So, this song has been running through my head this morning…along with a few thoughts I would like to share.
I feel like our family has moved often recently. Having said that, moving has its pros and cons, as before this recent trend of moving in my life I had been in the same setting for a number of years. I enjoyed the comforts of long-time friendships and the familiarity of the setting. The place felt like home. I felt like I had a long-term identity among those who loved me (or didn’t like me, or felt indifferent about me, etc.).
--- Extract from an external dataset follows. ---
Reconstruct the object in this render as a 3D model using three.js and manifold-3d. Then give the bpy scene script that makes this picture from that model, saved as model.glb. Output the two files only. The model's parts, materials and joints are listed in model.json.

Well, upon one of these recent moves, I was feeling a loss of that identity…and with all the feelings that accompany that loss, I wasn’t myself. I found someone in this new area with whom I felt I could identify…and this person became somewhat of a template for building my new identity.
Only it wasn’t my identity at all.
In a flash of inspiration, one of my sisters one day on the telephone boldly declared to me: “You don’t need to be [insert name here]. That place already has a [insert name again]. You need to be YOU.”
Her words were cause for evaluation and thankfully revolution to find myself once more. And, guess what? I’ve found I am happier being me. Go figure. 🙂
So, jam to a little Selena Gomez while you think about who you are and that no one can dictate who you are or how you feel but YOU. In the immortal words of the German band Snap, “[You’ve] got the power!”